Fazen Markets Perspective
Fazen Markets views Datadog's FY2026 guidance as a calibrated response to the evolving economics of observability in an AI-first enterprise world. The company appears to be signaling that it can capture incremental telemetry dollars without materially expanding its forecasting uncertainty, which is a positive read for near-term coverage stability. That said, the narrow $40 million range on a $4.32 billion midpoint suggests management is managing expectations as much as it is conveying demand strength.
Contrarian insight: the market should watch for margin bifurcation between ingestion-driven revenue and subscription-based SaaS revenue. If Datadog's incremental revenue mix tilts heavily toward high-volume, low-margin telemetry, investors may need to recalibrate ARR multiples even if topline growth remains robust. Conversely, if Datadog can monetize AI training telemetry at premium rates through value-added APM for model reliability and feature-store integrations, the revenue could be higher quality than headline consumption suggests.
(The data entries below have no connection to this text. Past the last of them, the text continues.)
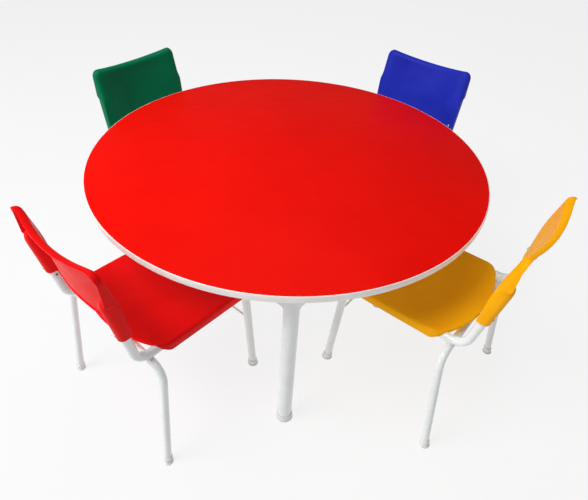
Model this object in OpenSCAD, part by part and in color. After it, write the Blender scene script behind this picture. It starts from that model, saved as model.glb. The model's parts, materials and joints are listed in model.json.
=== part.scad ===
// Round children's table with four matching moulded chairs. Millimetres, +Z up.
// The origin is on the floor under the middle of the set.

/* [Table] */
// Height of the tabletop above the floor
table_h = 540; // [480:5:620]
// Diameter of the tabletop over its edge moulding
table_d = 1104; // [1060:2:1200]
// Thickness of the tabletop with both laminates
top_t = 18; // [15:1:25]
// Thickness of each laminate
laminate_t = 1; // [0.6:0.1:1.5]
// Thickness of the edge moulding outside the board
edge_t = 3; // [2:0.5:4]
// Diameter of each table leg
leg_d = 38.1; // [32:0.1:44]
// Radius of the circle that the legs stand on
leg_circle_r = 486; // [460:1:495]
// Height of the apron rails
rail_h = 50; // [30:1:60]
// Width of the apron rails
rail_w = 25; // [15:1:30]
// Height of the apron rails' lower edge above the floor
rail_z = 438; // [400:1:445]
// Side of the square plate on each leg
plate_w = 90; // [80:1:100]
// Thickness of the leg plates
plate_t = 3; // [2:0.5:4]

/* [Chair places: bearing from the table, distance, turn from facing the middle] */
// Table's middle, right of the set's middle
table_x = -18; // [-20:1:0]
// Table's middle, behind the set's middle
table_y = 4; // [-8:1:8]
// Red chair: bearing in degrees
red_bearing = -133.7; // [-138:0.1:-130]
// Red chair: distance
red_reach = 469; // [460:1:520]
// Yellow chair: bearing in degrees
yellow_bearing = -38.1; // [-46:0.1:-36]
// Yellow chair: distance
yellow_reach = 473; // [460:1:520]
// Yellow chair: turn in degrees
yellow_turn = -3; // [-5:0.1:3]
// Green chair: bearing in degrees
green_bearing = 138.9; // [132:0.1:142]
// Green chair: distance
green_reach = 447; // [440:1:520]
// Blue chair: bearing in degrees
blue_bearing = 43.6; // [40:0.1:48]
// Blue chair: distance
blue_reach = 480; // [460:1:520]
// Blue chair: turn in degrees
blue_turn = 2.8; // [-3:0.1:5]

/* [Chair frame] */
// Diameter of the side frame tubes
frame_d = 22.2; // [19:0.1:25.4]
// Diameter of the rear leg tube
arch_d = 19; // [16:0.1:22.2]
// Wall of the chair and table tubes
wall_t = 1.5; // [1:0.1:2]
// Distance of each side frame from the middle of the chair
frame_x = 145; // [135:1:150]
// Height of the seat rails' centreline
rail_level = 345; // [330:1:360]
// Front foot, forward of the chair's middle
front_foot_y = 185; // [170:1:200]
// Lean of the front legs in degrees
front_lean = 4.9; // [2:0.1:8]
// Bend radius at the top of the front legs
front_bend_r = 55; // [45:1:60]
// Bend radius between rail and upright
rear_bend_r = 40; // [35:1:50]
// Where the rear bend starts, behind the chair's middle
rear_bend_y = 138; // [130:1:145]
// Recline of the uprights in degrees
recline = 10; // [6:0.5:12]
// Length of the straight uprights
upright_l = 181; // [175:1:190]
// Rear feet, from the middle to each side
rear_foot_x = 208; // [195:1:215]
// Rear feet, behind the chair's middle
rear_foot_y = 185; // [175:1:200]
// Outward splay of the rear legs in degrees
rear_splay = 2.8; // [1:0.1:4]
// Bend radius of the rear legs
arch_bend_r = 40; // [35:1:45]
// Diameter of the front crossbar
crossbar_d = 6; // [5:0.5:10]
// Height of the front crossbar
crossbar_z = 218; // [180:1:240]

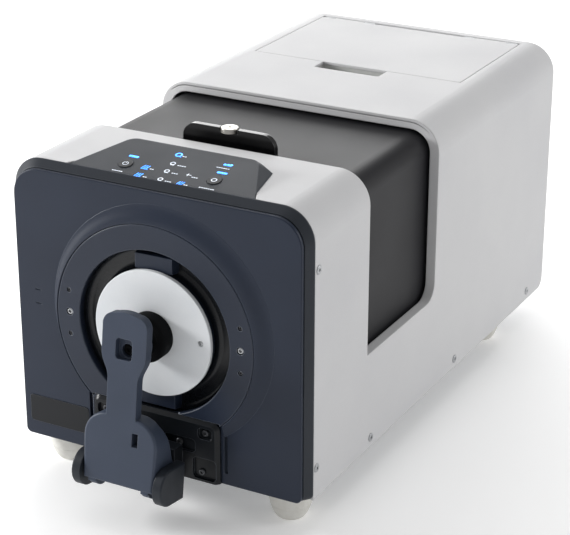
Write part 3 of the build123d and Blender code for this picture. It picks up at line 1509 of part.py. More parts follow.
with BuildPart() as accessory_tray:
    with BuildSketch(Plane.XY.offset(tray_rim_top)):
        with Locations((0, tray_front_y)):
            Rectangle(2 * tray_half + 14, tray_rear_y - tray_front_y, align=(Align.CENTER, Align.MIN))
    extrude(amount=-tray_rim)
    with BuildSketch(Plane.XY.offset(tray_rim_top - tray_rim)):
        with Locations((0, tray_front_y)):
            Rectangle(2 * tray_half, tray_rear_y - tray_front_y, align=(Align.CENTER, Align.MIN))
    extrude(amount=-(tray_depth - tray_rim))
    # scoop for the fingers, in front of the lid
    with BuildSketch(Plane.XY.offset(tray_rim_top)):
        with Locations((0, scoop_front_y)):
            Rectangle(slot_width + 2 * scoop_wall, tray_front_y - scoop_front_y,
                      align=(Align.CENTER, Align.MIN))
    extrude(amount=-(tray_rim_top - scoop_floor + scoop_wall))
    with BuildSketch(Plane.XY.offset(tray_rim_top)) as scoop:
        with Locations((0, slot_front_y)):
            Rectangle(slot_width, slot_length + 2 * lid_gap, align=(Align.CENTER, Align.MIN))
    extrude(amount=-(tray_rim_top - scoop_floor), mode=Mode.SUBTRACT)
    with BuildSketch(Plane.XY.offset(tray_rim_top)) as pocket:
        with Locations((0, tray_front_y + tray_wall)):
            Rectangle(2 * (tray_half - tray_wall), tray_rear_y - tray_front_y - 2 * tray_wall,
                      align=(Align.CENTER, Align.MIN))
        fillet(pocket.vertices(), 6)
    extrude(amount=-(tray_depth - tray_wall), mode=Mode.SUBTRACT)
    # ring that holds the calibration tile
    with BuildSketch(Plane.XY.offset(tray_floor)):
        with Locations((tile_offset, tray_middle_y)):
            Circle(tile_radius + tile_ring)
            Circle(tile_radius + screw_gap, mode=Mode.SUBTRACT)
    extrude(amount=tile_seat + tile_thickness + 1)
finish(accessory_tray, "accessory_tray")

with BuildPart() as calibration_tile:
    with BuildSketch(Plane.XY.offset(tray_floor)):
        with Locations((tile_offset, tray_middle_y)):
            Circle(tile_radius)
    extrude(amount=tile_seat + tile_thickness)
    fillet(calibration_tile.faces().sort_by(Axis.Z)[-1].edges(), 0.5)
finish(calibration_tile, "calibration_tile")

knuckle_margin = 28.8
lid_knuckle = 30.0
lip_inset = 8.0
lip_wall = 2.0
lip_depth = 5.0
lid_lip_front = 14.0
lid_lip_rear = 8.0
lip_length = lid_length - lid_lip_front - lid_lip_rear
knuckle_spots = (knuckle_margin - lid_width / 2, lid_width / 2 - knuckle_margin)
with BuildPart() as rear_lid:
    with BuildSketch(Plane.XY.offset(shell_top)) as lid_outline:
        with Locations((0, lid_front_y)):
            Rectangle(lid_width, lid_length, align=(Align.CENTER, Align.MIN))
        fillet(lid_outline.vertices().group_by(Axis.Y)[0], 2)
    extrude(amount=-shell_wall)
    with BuildSketch(Plane.XY.offset(shell_top - shell_wall)):
        with Locations((0, lid_front_y + lid_lip_front)):
            Rectangle(lid_width - 2 * lip_inset, lip_length, align=(Align.CENTER, Align.MIN))
        with Locations((0, lid_front_y + lid_lip_front + lip_wall)):
            Rectangle(lid_width - 2 * lip_inset - 2 * lip_wall, lip_length - 2 * lip_wall,
                      align=(Align.CENTER, Align.MIN), mode=Mode.SUBTRACT)
    extrude(amount=-lip_depth)
    for spot in knuckle_spots:
        with BuildSketch(Plane.YZ.offset(spot - lid_knuckle / 2)):
            with Locations((lid_axis_y, lid_axis_z)):
                Circle(lid_hinge_radius)
                Rectangle(4, lid_hinge_radius, align=(Align.MAX, Align.MIN))
        extrude(amount=lid_knuckle)
        with BuildSketch(Plane.YZ.offset(spot - lid_knuckle / 2)):
            with Locations((lid_axis_y, lid_axis_z)):
                Circle(lid_pin_radius + running_fit)
        extrude(amount=lid_knuckle, mode=Mode.SUBTRACT)
finish(rear_lid, "rear_lid")

leaf_knuckle = 12.0
leaf_thickness = 1.6
leaf_top = lid_axis_z - lid_hinge_radius - 0.4
leaf_front_y = tray_rear_y + 0.5
leaf_rear_y = rear_panel_y - seat_gap
with BuildPart() as lid_hinge_leaf:
    with BuildSketch(Plane.XY.offset(leaf_top)):
        with Locations((0, leaf_front_y)):
            Rectangle(lid_width, leaf_rear_y - leaf_front_y, align=(Align.CENTER, Align.MIN))
    extrude(amount=-leaf_thickness)
    # step up to the underside of the shell, behind the lid's hole
    with BuildSketch(Plane.XY.offset(leaf_top)):
        with Locations((0, lid_hole_rear_y + 0.2)):
            Rectangle(lid_width, leaf_rear_y - lid_hole_rear_y - 0.2, align=(Align.CENTER, Align.MIN))
    extrude(amount=shell_top - shell_wall - leaf_top)
    for spot in knuckle_spots:
        for side in (-1, 1):
            knuckle_x = spot + side * (lid_knuckle / 2 + 0.4 + leaf_knuckle / 2) - leaf_knuckle / 2
            with BuildSketch(Plane.YZ.offset(knuckle_x)):
                with Locations((lid_axis_y, lid_axis_z)):
                    Circle(lid_hinge_radius)
                    Rectangle(leaf_thickness, lid_axis_z - leaf_top, align=(Align.CENTER, Align.MAX))
            extrude(amount=leaf_knuckle)
            with BuildSketch(Plane.YZ.offset(knuckle_x)):
                with Locations((lid_axis_y, lid_axis_z)):
                    Circle(lid_pin_radius + running_fit)
            extrude(amount=leaf_knuckle, mode=Mode.SUBTRACT)
finish(lid_hinge_leaf, "lid_hinge_leaf")

with BuildPart() as lid_hinge_pins:
    for spot in knuckle_spots:
        with BuildSketch(Plane.YZ.offset(spot)):
            with Locations((lid_axis_y, lid_axis_z)):
                Circle(lid_pin_radius)
        extrude(amount=lid_knuckle / 2 + leaf_knuckle, both=True)
finish(lid_hinge_pins, "lid_hinge_pins")
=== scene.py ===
import bpy
import bmesh
import json
from math import cos, pi, radians, sin
from mathutils import Matrix, Vector


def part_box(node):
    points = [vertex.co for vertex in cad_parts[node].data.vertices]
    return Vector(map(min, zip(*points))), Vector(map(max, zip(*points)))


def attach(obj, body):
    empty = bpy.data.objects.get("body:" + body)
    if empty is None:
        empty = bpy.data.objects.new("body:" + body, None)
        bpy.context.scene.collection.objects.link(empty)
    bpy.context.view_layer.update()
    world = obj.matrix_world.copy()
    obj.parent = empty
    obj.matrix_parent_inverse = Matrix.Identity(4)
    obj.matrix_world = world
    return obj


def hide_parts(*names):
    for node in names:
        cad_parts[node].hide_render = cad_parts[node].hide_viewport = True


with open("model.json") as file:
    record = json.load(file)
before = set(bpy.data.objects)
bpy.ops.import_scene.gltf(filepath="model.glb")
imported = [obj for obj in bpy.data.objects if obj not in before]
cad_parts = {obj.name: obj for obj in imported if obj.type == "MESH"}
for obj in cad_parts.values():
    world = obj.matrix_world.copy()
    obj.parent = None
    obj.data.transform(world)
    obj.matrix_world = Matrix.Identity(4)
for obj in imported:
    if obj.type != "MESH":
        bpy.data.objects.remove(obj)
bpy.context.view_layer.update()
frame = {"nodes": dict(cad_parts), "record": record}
nodes = frame["nodes"]
slotOf = {row["node"]: row["material_slot"] for row in frame["record"]["subparts"]}
mm = 0.001
print("frame loaded:", len(nodes), "nodes")


def tint(code):
    # a colour as it looks on a screen, turned into the linear values that the shaders take
    shades = [int(code[i:i + 2], 16) / 255 for i in (0, 2, 4)]
    return [s / 12.92 if s < 0.04045 else ((s + 0.055) / 1.055) ** 2.4 for s in shades] + [1.0]


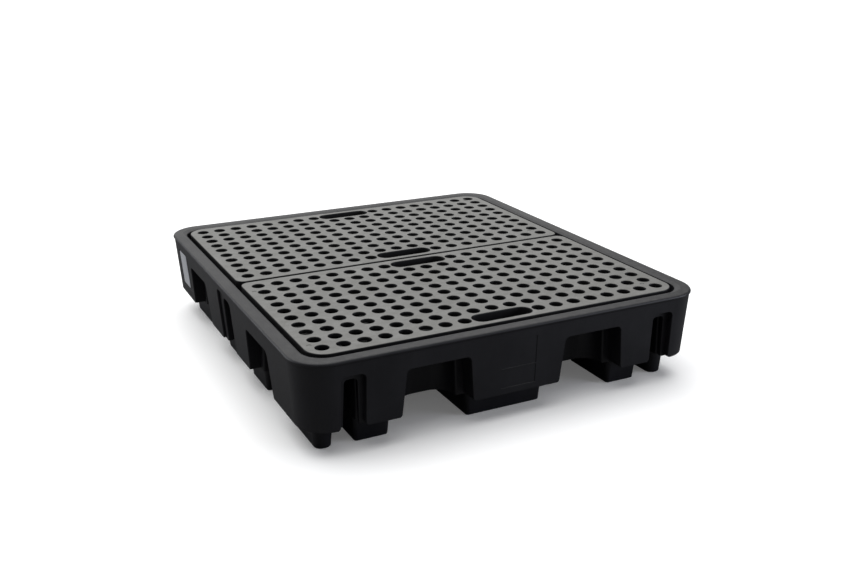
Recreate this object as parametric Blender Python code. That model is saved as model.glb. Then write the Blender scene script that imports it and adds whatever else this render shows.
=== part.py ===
"""Four-drum spill containment pallet.

A one-piece moulded sump body carries two lift-out perforated deck grates and one blank label.
The origin is on the floor under the middle of the pallet. +X runs along the front, which is the
1.28 m side, +Y runs from the front to the back, and +Z is up.
"""
import math

import bmesh
import bpy

# ---------------------------------------------------------------- driving dimensions (metres)
HALF_X = 0.640              # outside of the rim, half of the width
HALF_Y = 0.690              # outside of the rim, half of the depth
HEIGHT = 0.280              # floor to the top of the rim and the deck
RIM_RADIUS = 0.100          # plan radius of the rim's corners
CORNER_STEPS = 6            # facets in a rounded plan corner
FIT_GAP = 0.0003            # gap between pieces that rest on each other

SKIRT_BOTTOM = 0.080        # lower edge of the skirt, and underside of the tub
SKIRT_INSET = 0.0035        # step in under the rolled lip
SKIRT_DRAFT_X = 0.015       # taper of the left and right skirts, top to bottom
SKIRT_DRAFT_Y = 0.008       # taper of the front and back skirts, top to bottom
LIP_BOTTOM = 0.271
LIP_ROUND = 0.007
SKIRT_TOP = 0.2685
SKIRT_CHAMFER = 0.004
BOTTOM_RADIUS = 0.088       # plan radius of the skirt's corners at its lower edge

DECK_DEPTH = 0.040          # recess that the grates lie in
DECK_RADIUS = 0.069         # plan radius of the recess's corners
RIM_FLAT = 0.031            # rim edge to the inner end of the flat top
RIM_SLOPE = 0.013           # width of the sloped inner edge
SLOPE_DROP = 0.004
SLOPE_OVERRUN = 0.001       # how far the slope's cutter rises above the rim

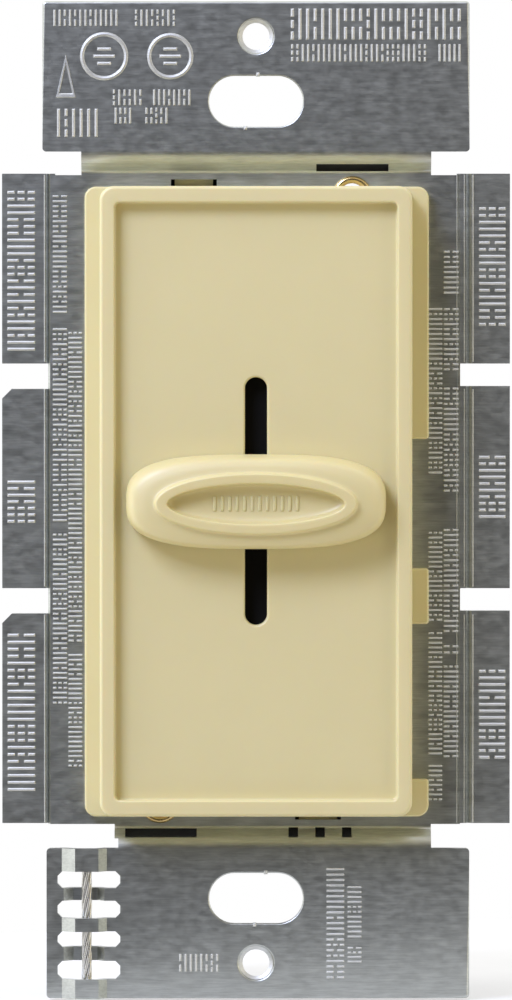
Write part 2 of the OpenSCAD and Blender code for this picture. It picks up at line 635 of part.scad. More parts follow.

Operationally, the balance-sheet implications are also material. Higher telemetry ingestion has backend cost consequences — storage tiering, indexing hardware, and network egress are real costs that can pressure gross margins. Management's ability to articulate and execute on tiered pricing and data lifecycle management will be a key monitorable in subsequent quarterly disclosures. For further context on technology market dynamics and macro signals that intersect with Datadog's opportunity, see our coverage on topic.
Bottom Line
Datadog's FY2026 revenue guidance of $4.30B to $4.34B (midpoint $4.32B), disclosed May 7, 2026 (Seeking Alpha), is a measured signal that AI training demand is materially influencing observability economics, but it raises questions about margin mix and durability of revenue. Investors and enterprise architects should treat the guidance as both an opportunity and a prompt to re-evaluate telemetry cost structures across model lifecycles.
Disclaimer: This article is for informational purposes only and does not constitute investment advice.